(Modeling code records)
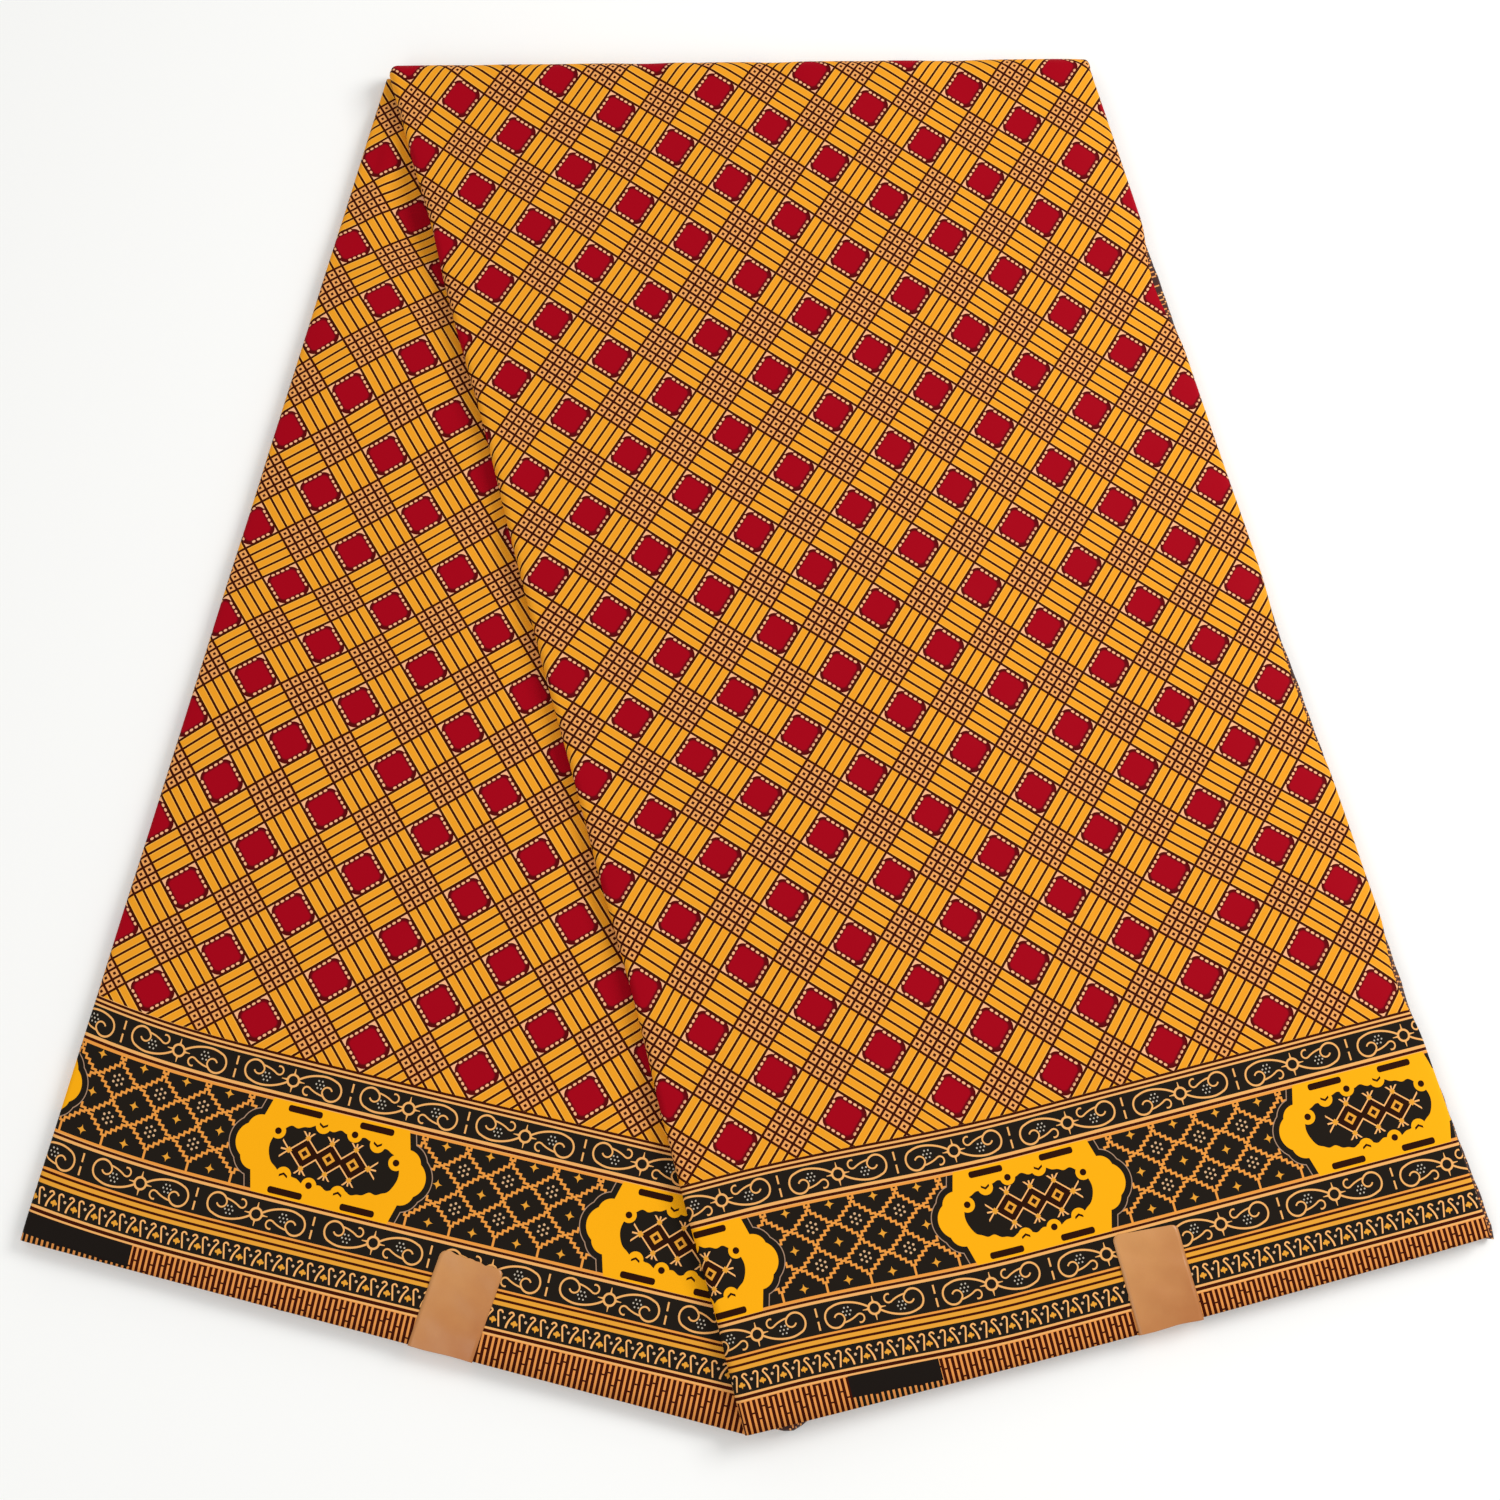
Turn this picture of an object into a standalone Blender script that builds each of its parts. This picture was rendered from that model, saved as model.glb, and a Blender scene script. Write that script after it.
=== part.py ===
# A folded length of printed polyester cloth, laid flat as a fan of two panels.
# The left panel lies below, the right panel lies on top of it with a rolled centre fold,
# and its top edge is turned down behind the pack. Two paper labels bend round the lower hems.
# Metres, +Z up, +Y from the hems to the turned top edge, origin at the middle of the underside.

import math

import bpy
import numpy as np

# Plan of the fan. Every place is first measured from the tip, where the two hems meet.
FOLD_LENGTH = 0.5737
FOLD_LEAN = math.radians(15.33)
TOP_WIDTH = 0.2957
TOP_TILT = math.radians(0.52)
RIGHT_HEM = 0.2880
RIGHT_RISE = math.radians(14.27)
RIGHT_BOW = 0.0015
BOW_FADE = 8
LEFT_HEM = 0.2808
LEFT_RISE = math.radians(14.33)

# Cloth and heights above the surface that the pack lies on.
WALL = 0.0015
GAP = 0.0003
LEFT_HEIGHT = 0.0078
RIGHT_TOP = 0.0139
SINGLE_PACK_DROP = 0.0035
SINGLE_PACK_SPAN = 0.35
HEM_DROOP = 0.0010
HEM_SPAN = 0.012
CROWN_DROP = 0.0012
CROWN_SPAN = 0.018

# Rolled edges. A lip is what turns in under a roll. The fold fills the step between the panels.
FOLD_RADIUS = (RIGHT_TOP - LEFT_HEIGHT - GAP) / 2
EDGE_RADIUS = 0.0022
LIP = 0.0050
WRAP_LIP = 0.0010
ARC_STEPS = 5
ROLL_TURN = math.pi
WRAP_ROLL_TURN = math.radians(60)

# The top edge, turned down behind: a large round, an upright face, a smaller round and a lip.
WRAP_RADIUS = 0.0060
FLOOR_RADIUS = 0.0040
FLOOR_LIP = 0.0030
WRAP_STEPS = 4
UNROLL_SPAN = 0.080
CLEAR = WALL + 2 * GAP
FLOOR_ROOM = 0.0135

# How far the left panel runs on below the right one, and where the upper layers start.
TUCK = 0.0080
UPPER_START = 0.0095
STEP_RUN = 0.0006
APEX_RUN = 0.0100

# The hidden layers: rounded edges with grooves between them, then a step beside the centre fold
# up to the middle of the upper pack. Each room stays free for what lies above it. At the right
# corner the lower layers peek out from under the panel.
LAYERS = 4
GROOVE = 0.0014
BULGE = 0.0002
ROLL_ROOM = 0.0056
LEAST_SHARE = 0.15
RIM_ROOM = 0.0004
UPPER_MIDDLE = 0.0034
LEDGE = 0.0003
LEDGE_SHARE = 1.03
SIDE_SET_BACK = 0.0085
APEX_START = 0.0060
APEX_KINK = 0.0150
APEX_STEP = 0.0180
PEEK = 0.0030
PEEK_SPAN = 0.12
PEEK_FROM = 0.5

# Labels: where each starts along its hem (from the left corner, from the tip), its width,
# its length up the panel, and how far its top leans along the hem.
LABEL_WALL = 0.0006
LABEL_CLEAR = 0.0015
LABEL_COLUMNS = (0.0, 0.25, 0.5, 0.75, 1.0)
LABEL_ROWS = (0.03, 0.11, 0.22, 0.33, 0.5, 0.66, 0.83, 1.0)
LABEL_TURNS = (0, 30, 60, 90)
LEFT_LABEL = {"first": 0.1535, "width": 0.0248, "length": 0.0350, "skew": 0.0015}
RIGHT_LABEL = {"first": 0.1505, "width": 0.0248, "length": 0.0360, "skew": 0.0}

# Colours, linear, and the angle from which an edge is drawn sharp.
CLOTH_COLOUR = (0.62, 0.25, 0.035)
LAYERS_COLOUR = (0.42, 0.14, 0.025)
PAPER_COLOUR = (0.50, 0.25, 0.10)
SHARP_ANGLE = math.radians(40)

# Soft hollows in the left panel beside the centre fold.
# (distance up the fold, half length, depth)
HOLLOWS = (
    (0.110, 0.040, 0.0013),
    (0.205, 0.028, 0.0009),
    (0.345, 0.026, 0.0011),
    (0.420, 0.024, 0.0009),
    (0.515, 0.030, 0.0016),
)
HOLLOW_REACH = 0.022
HOLLOW_ROOM = 0.0018
HOLLOW_ROOM_REACH = 0.044

# Dents in the right edge: (share of the way up, half length as a share, depth)
EDGE_DENTS = (
    (0.20, 0.05, 0.0026),
    (0.45, 0.09, 0.0022),
    (0.79, 0.06, 0.0036),
)

# Low waves that run down from the top edge of the right panel.
# (share of the way across, half width as a share, depth, length down the panel)
TOP_WAVES = (
    (0.36, 0.050, 0.0009, 0.060),
    (0.55, 0.045, 0.0011, 0.045),
    (0.80, 0.060, 0.0008, 0.070),
)

# Stations up the panels and across them, as shares.
ROWS = (0.0, 0.007, 0.014, 0.021, 0.042, 0.064, 0.10, 0.145, 0.19, 0.235, 0.28, 0.33, 0.38, 0.43,
        0.48, 0.53, 0.58, 0.63, 0.675, 0.72, 0.765, 0.81, 0.85, 0.88, 0.905, 0.93, 0.955, 0.975)
RIGHT_COLUMNS = (0.06, 0.12, 0.18, 0.25, 0.32, 0.39, 0.46, 0.53, 0.60, 0.68, 0.76, 0.84, 0.90, 0.95)
LEFT_COLUMNS = (0.05, 0.10, 0.18, 0.28, 0.40, 0.52, 0.64, 0.75, 0.84, 0.91, 0.96)


def toward(length, angle):
    return np.array([length * math.cos(angle), length * math.sin(angle)])


TIP = np.zeros(2)
TOP_LEFT = toward(FOLD_LENGTH, math.pi / 2 + FOLD_LEAN)
TOP_RIGHT = TOP_LEFT + toward(TOP_WIDTH, TOP_TILT)
RIGHT_CORNER = toward(RIGHT_HEM, RIGHT_RISE)
LEFT_CORNER = toward(LEFT_HEM, math.pi - LEFT_RISE)
UP_TOP = toward(1.0, TOP_TILT + math.pi / 2)


def between(a, b, share):
    return a + (b - a) * share


def unit(vectors):
    return vectors / np.linalg.norm(vectors, axis=-1, keepdims=True)


def bump(distance, half_length):
    # A smooth hump, 1 in the middle and 0 from the half length on.
    share = min(1.0, abs(distance) / half_length)
    return (1 - share * share) ** 2


def ease(share):
    share = min(1.0, max(0.0, share))
    return share * share * (3 - 2 * share)


def fold_point(up):
    return between(TIP, TOP_LEFT, up)


def right_edge(up):
    inward = unit(TOP_LEFT - TOP_RIGHT)
    dent = sum(depth * bump(up - at, half) for at, half, depth in EDGE_DENTS)
    return between(RIGHT_CORNER, TOP_RIGHT, up) + inward * dent


def right_width(up):
    return np.linalg.norm(right_edge(up) - fold_point(up))


def left_edge(up):
    return between(LEFT_CORNER, TOP_LEFT, up)


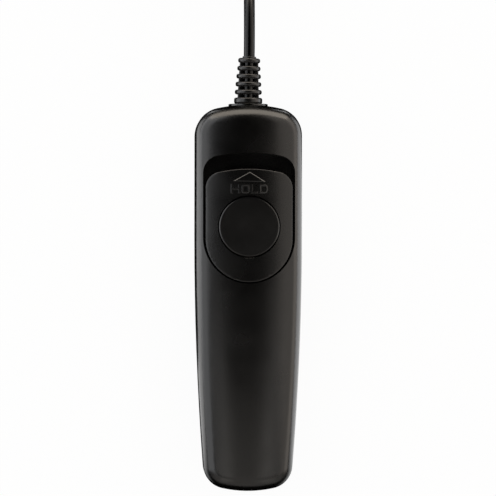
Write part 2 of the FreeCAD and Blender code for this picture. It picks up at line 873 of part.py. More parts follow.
def leaf_wire(tab_x, leaf_z, side_x, end_x, loop, gather):
    """An insulated wire from a solder tab, along one side of the block, to the cut end of the cord."""
    tab_end = block_bottom_y - tab_length
    top = leaf_z + leaf_thickness + wire_radius + slide_gap
    turn_y = tab_end - loop
    gather_y = jacket_end_y - gather
    path, radii = routed([
        V(tab_x, tab_end + wire_on_tab, top),
        V(tab_x, turn_y, top),
        V((tab_x + side_x) / 2, turn_y - wire_bend, (top + wire_run_z) / 2),
        V(side_x, turn_y + 2 * wire_radius, wire_run_z + wire_lift),
        V(side_x, turn_y + wire_run_from, wire_run_z),
        V(side_x, gather_y - wire_gather, wire_run_z),
        V(side_x, gather_y - wire_gather * 0.45, wire_run_z + wire_lift),
        V((side_x + end_x) / 2, gather_y - wire_gather * 0.1, (wire_run_z + split_z) / 2),
        V(end_x, gather_y + wire_gather_end, split_z),
        V(end_x, jacket_end_y, split_z),
    ])
    return tube(path, wire_radius)


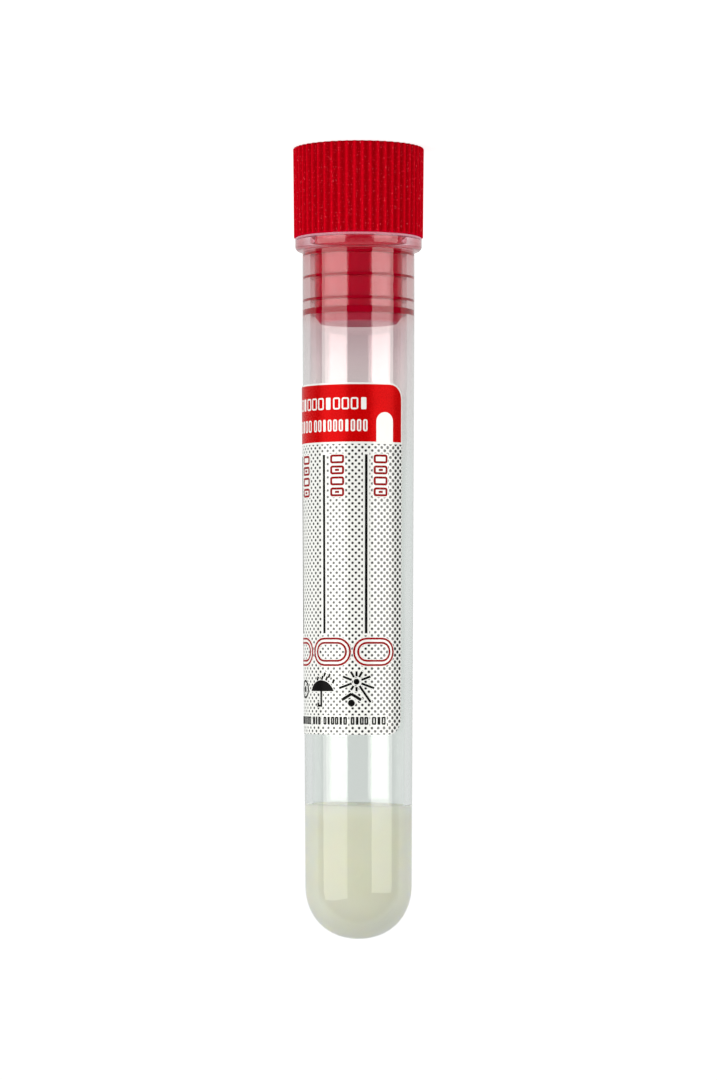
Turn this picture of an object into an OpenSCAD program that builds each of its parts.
// Blood collection tube: a round-ended plastic tube with a separator gel, a wrapped label
// and a ribbed push-in stopper. Its round end can't stand and its round side would roll, so it
// stands upside down on the flat rim of its stopper. Sizes are in millimetres.
//
// Every piece is drawn the right way up, with Z = 0 at the outside of the round end and
// Z growing towards the stopper. at_rest() then turns the whole tube over onto its stopper.
// Angles round the tube are counted from its front, which faces -Y, and grow towards +X.

/* [Tube] */
// Length of the tube from the round end to the top of its flange
tube_len = 100; // [80:1:130]
// Outside radius of the straight neck under the flange
neck_r = 8; // [7.6:0.05:8.3]
// Length of the straight neck
neck_len = 12; // [6:0.5:16]
// Outside radius of the round end
end_r = 7.58; // [7.2:0.02:7.8]
// Wall thickness of the tube
wall = 1.05; // [0.8:0.05:1.3]
// Thickness at the middle of the round end
floor_t = 1.15; // [0.9:0.05:1.6]
// Outside radius of the flange
flange_r = 9.06; // [8.7:0.02:9.1]
// Thickness of the flange
flange_t = 1.9; // [1.3:0.1:3]
// Rounding of the flange's lower edge
flange_round = 0.65; // [0.3:0.05:0.75]
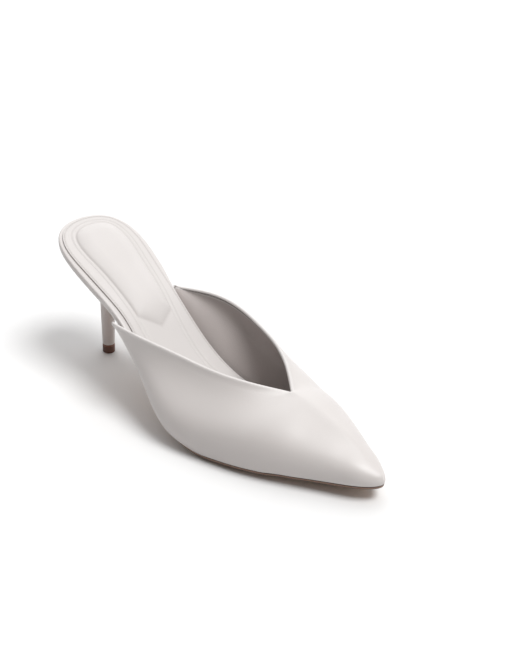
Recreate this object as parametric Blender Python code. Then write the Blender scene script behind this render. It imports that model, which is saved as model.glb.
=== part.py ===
"""A right shoe: a high heel mule with a pointed toe, an open V collar and a slim heel.

Sizes are in millimetres. +X runs from the back of the seat to the toe, +Y to the medial
(inner) side of the foot, -Y to the lateral side, and the shoe stands on z = 0.
"""

from math import cos, pi, radians, sin, tau
from typing import Callable, NamedTuple

import bmesh
import bpy
import numpy as np

MM = 0.001

# Driving sizes
LENGTH = 245.0
TIP_SIDE = 4.8
BACK_SIDE = 1.3
LEATHER = 1.9
GAP = 0.3

# Seat and waist: the wrapped board, and its thinner part inside the upper
BOARD_SEAT = 4.8
BOARD_FOREPART = 2.4
BOARD_THINS = (95.0, 150.0)
WRAP_LATERAL = (58.0, 78.0)
WRAP_MEDIAL = (50.0, 68.0)

# Sock lining with its heel pad
SOCK = 1.1
SOCK_INSET = 2.8
PAD_RISE = 2.0
PAD_START = 9.5
PAD_END = 80.0
PAD_EDGE = 9.5
PAD_SLOPE = 5.0
PAD_SLANT = 0.35
PAD_TIP_SIDE = -4.0

# Outsole
SOLE = 1.8
SOLE_BACK = 47.2
SOLE_INSET_WAIST = 2.6
SOLE_INSET_BALL = 1.8
SOLE_INSET_TOE = 0.8
SOLE_BALL = (80.0, 140.0)
SOLE_TOE = (175.0, 220.0)

# Upper
WING_LATERAL = 72.5
WING_MEDIAL = 65.0
UPPER_BACK_ROWS = 22
UPPER_FRONT_ROWS = 16
UPPER_COLUMNS = 12
RIDGE_END = 239.8
EASE_REACH = 7.0
EASE_FADE = 6.0
EASE_PASSES = 4
EASE_SHARE = 0.5
COLLAR_HOLD = 1.0

# Heel and its top piece
HEEL_CENTRE = 27.4
HEEL_SIDE = 0.8
SHAFT_BACK = 3.8
SHAFT_FRONT = 4.0
SHAFT_HALF_WIDTH = 3.9
SHAFT_TAPER = 1.35
FLARE_START = 0.52
FLARE_POWER = 2.2
BREAST = 46.4
BREAST_HOLLOW = 1.0
HEEL_INSET = 2.4
TOP_PIECE = 6.0
HEEL_SIDES = 36
HEEL_LEVELS = 18


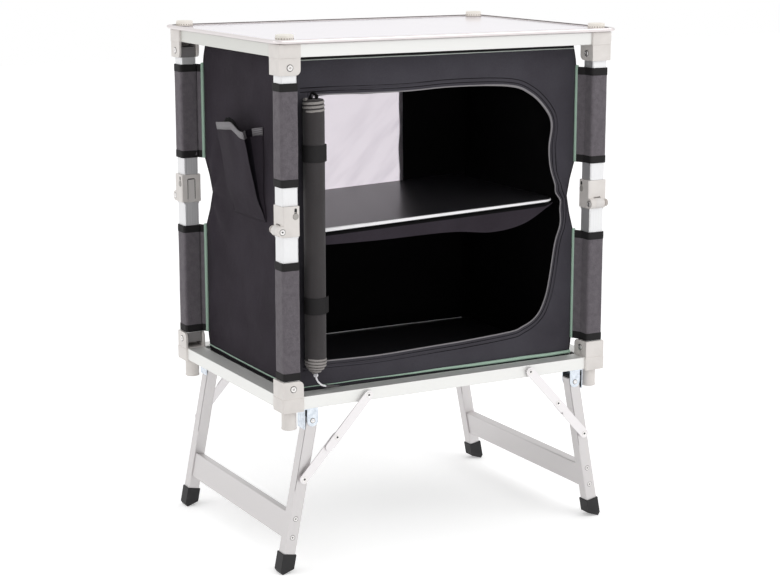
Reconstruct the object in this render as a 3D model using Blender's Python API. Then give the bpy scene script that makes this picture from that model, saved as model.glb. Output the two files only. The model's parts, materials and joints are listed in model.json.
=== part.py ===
"""Folding camping cupboard: worktop, cloth cabinet and folding legs.

Metres, +Z up. The origin is on the ground under the middle of the cupboard,
+X is its right side and -Y its front, where the door is rolled up.
"""
import math

import bmesh
import bpy
from mathutils import Matrix, Vector

# Running clearance between neighbouring pieces
GAP = 0.0003
CIRCLE = 16

# Frame: post axes, rails and heights
POST_SPACING_X = 0.560
POST_SPACING_Y = 0.382
RAIL_WIDTH = 0.030
RAIL_HEIGHT = 0.020
RAIL_WALL = 0.0014
RAIL_EDGE = 0.0006
LEDGE_WIDTH = 0.010
LEDGE_THICKNESS = 0.002
LEDGE_DROP = 0.008
BOTTOM_RAIL_Z = 0.264
PIN_SPAN = 0.490
RAIL_TO_PIN = 0.0147

# Corner blocks: collar, fork, spigots, cap above and stub below
COLLAR_SIDE = 0.036
COLLAR_LIP = 0.0025
COLLAR_STEP = 0.0015
FORK_SIDE = 0.0352
FORK_REACH = 0.0115
FORK_CORNER = 0.008
PIN_RADIUS = 0.004
RIVET_RADIUS = 0.0042
RIVET_HEIGHT = 0.0008
SPIGOT_LENGTH = 0.022
CAP_RADIUS = 0.0134
CAP_HEIGHT = 0.008
STUB_RADIUS = 0.0116
STUB_LENGTH = 0.0298
STUB_RIM = 0.003

# Post tubes and their folding lock
TUBE_SIDE = 0.027
TUBE_CHAMFER = 0.002
TUBE_WALL = 0.0014
HINGE_OFFSET = 0.0152
KNUCKLE_RADIUS = 0.0084
HINGE_PIN_RADIUS = 0.0025
HOUSING_WIDTH = 0.0346
HOUSING_DEPTH = 0.0278
HOUSING_CHAMFER = 0.0015
HOUSING_DROP = 0.0082
HOUSING_RISE = 0.0378
HOUSING_BACK_WALL = 0.0039
PLUG_LENGTH = 0.020
TONGUE_WIDTH = 0.0132
TONGUE_DEPTH = 0.0227
TONGUE_RISE = 0.030
TONGUE_COLLAR = 0.0028
TONGUE_COLLAR_PROUD = 0.0008
BUTTON_RADIUS = 0.0047
BUTTON_HEAD = 0.002
BUTTON_PROUD = 0.0008
BUTTON_TRAVEL = 0.0035
BUTTON_OFFSET = 0.007
BUTTON_RISE = 0.0225
SHAFT_RADIUS = 0.0022
KEY_SLOT_LENGTH = 0.0115
KEY_SLOT_DEPTH = 0.002

# Worktop
BOARD_MARGIN_X = 0.003
BOARD_MARGIN_Y = 0.002
BOARD_CORNER = 0.025
BOARD_THICKNESS = 0.005
TRIM_WIDTH = 0.006
TRIM_PROUD = 0.0006

# Floor board, shelf board and their places
FLOOR_THICKNESS = 0.005
FLOOR_CORNER = 0.012
SHELF_LENGTH = 0.456
SHELF_DEPTH = 0.320
SHELF_THICKNESS = 0.0065
SHELF_CORNER = 0.022
SHELF_Z = 0.5386
SHELF_TILT = math.radians(2.06)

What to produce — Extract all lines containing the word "which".

Result below —
# Colours, linear, and the angle from which an edge is drawn sharp.
// Angles round the tube are counted from its front, which faces -Y, and grow towards +X.
Recreate this object as parametric Blender Python code. Then write the Blender scene script behind this render. It imports that model, which is saved as model.glb.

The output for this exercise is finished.